DFT and SISSO studies on the CO2 cycloaddition reaction to ethylene oxide catalyzed by intraframework M(ii)-BEA zeolites†
Abstract
CO2 cycloaddition with EO over M(II)-intraframework BEA zeolites, with and without TMAI as a co-catalyst, is investigated using the M06-L functional. Without a co-catalyst, the catalytic process occurs through a concerted mechanism. The activation energy is calculated to be 39.9, 38.9, 38.6, and 39.6 kcal mol−1 for M-DeAlBEA zeolites (M = Ni, Cu, Zn, and Mg), respectively. In the presence of the co-catalyst, the catalytic process proceeds through three consecutive steps: ring opening, CO2 activation, and ring closure, with the latter being the rate-determining step (RDS) of the reaction. The incorporation of TMAI plays a crucial role in activating EO and CO2, leading to a more kinetically favorable formation of ethylene carbonate compared to the concerted pathway. From the energy span model, the activation energies of the RDS for the stepwise CO2 cycloaddition are 16.8, 24.7, 14.7, and 14.1 kcal mol−1, respectively. The SISSO algorithm has been employed to develop a mathematical expression for predicting the highest activation energy required for EC production via two pathways.
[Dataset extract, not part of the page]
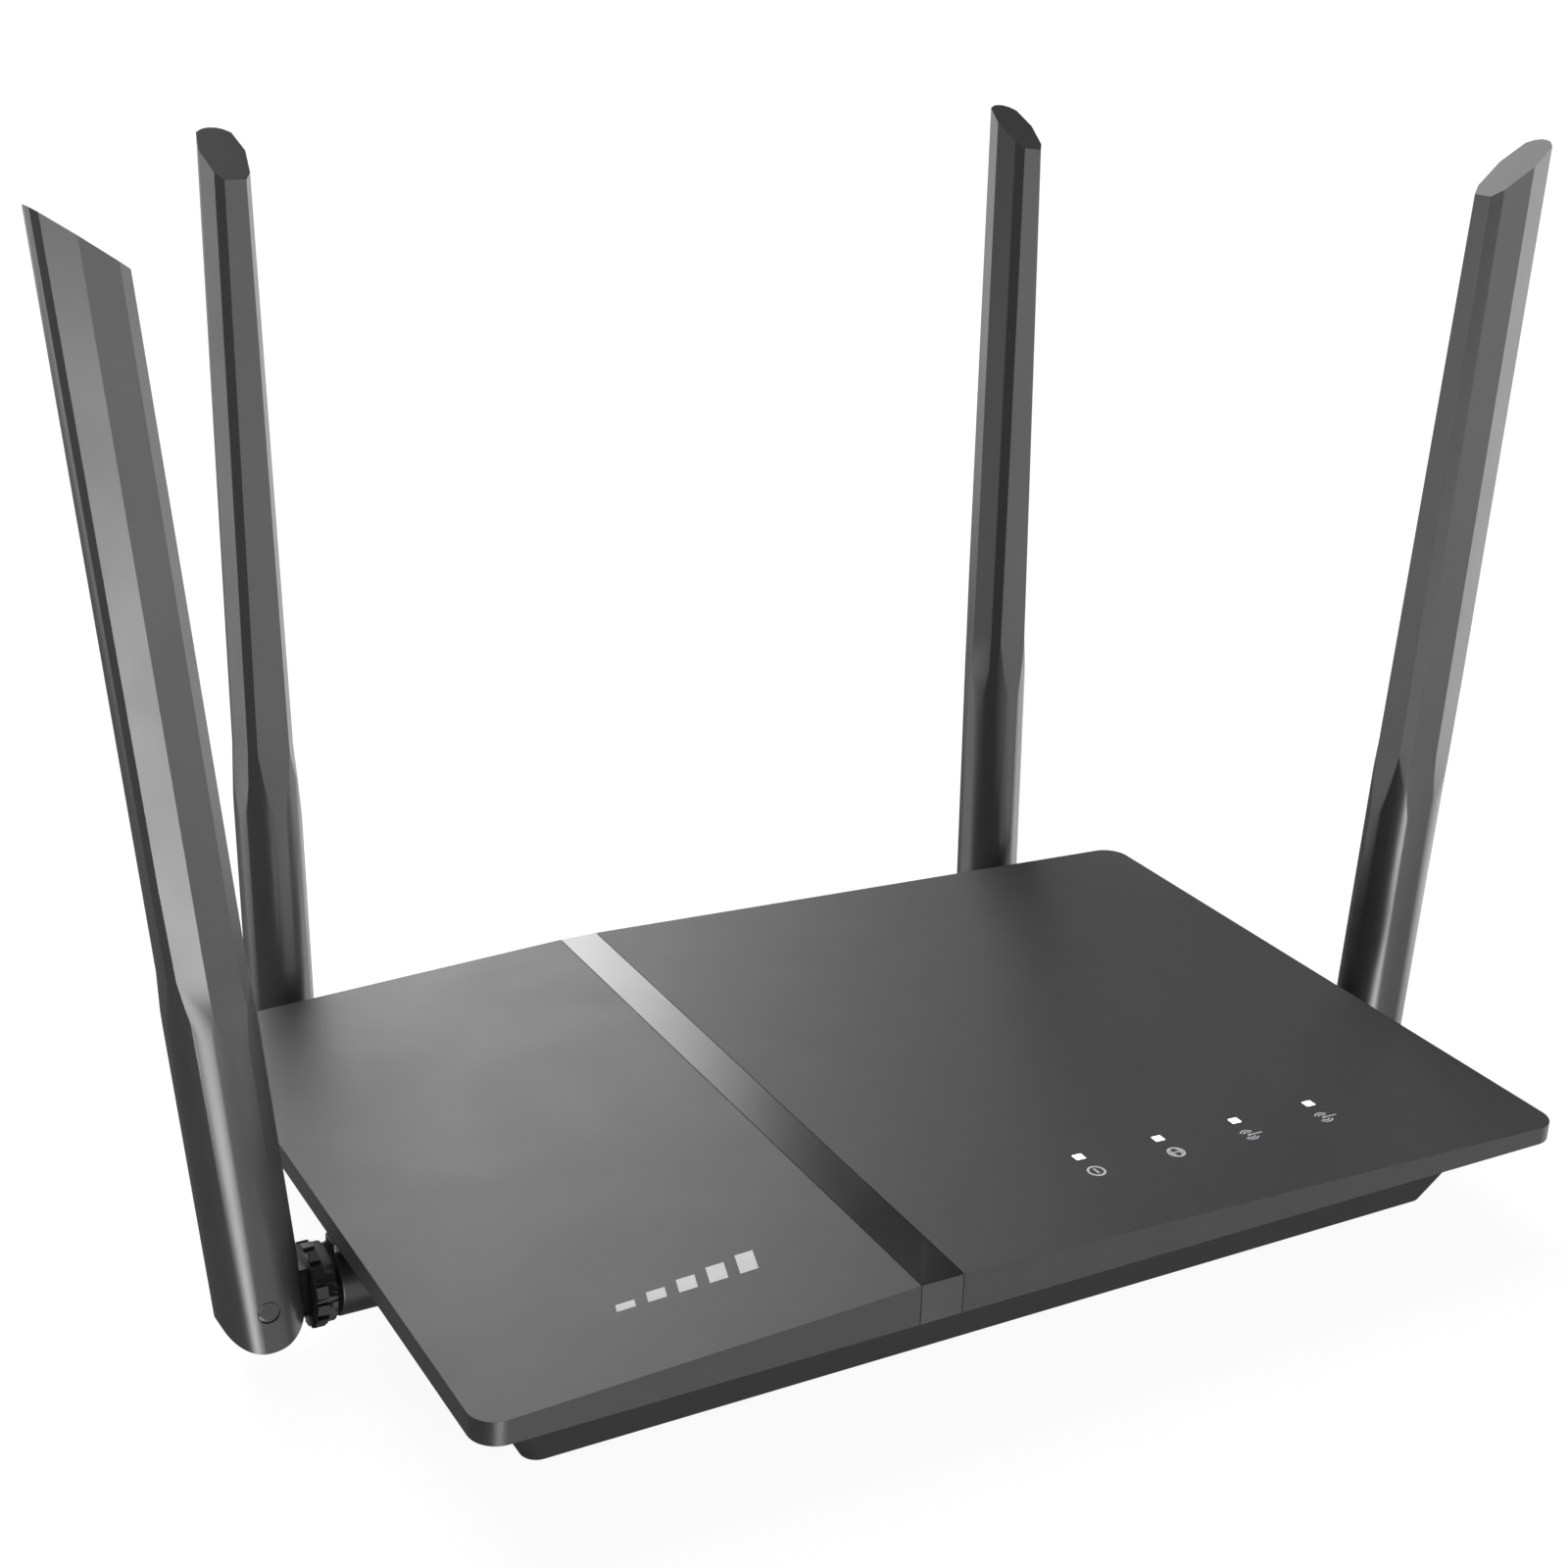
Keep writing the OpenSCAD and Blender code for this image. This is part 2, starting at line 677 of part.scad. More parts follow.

The highest activation energy for CO2 cycloaddition can be approximated using the molecular orbital (MO) energies of the zeolite and co-catalyst, along with the EO and CO2 adsorption free energies. The SISSO-derived activation energies closely match the DFT-calculated values, achieving an R2 value of 0.998 and an RMSE of 1.52 kcal mol−1.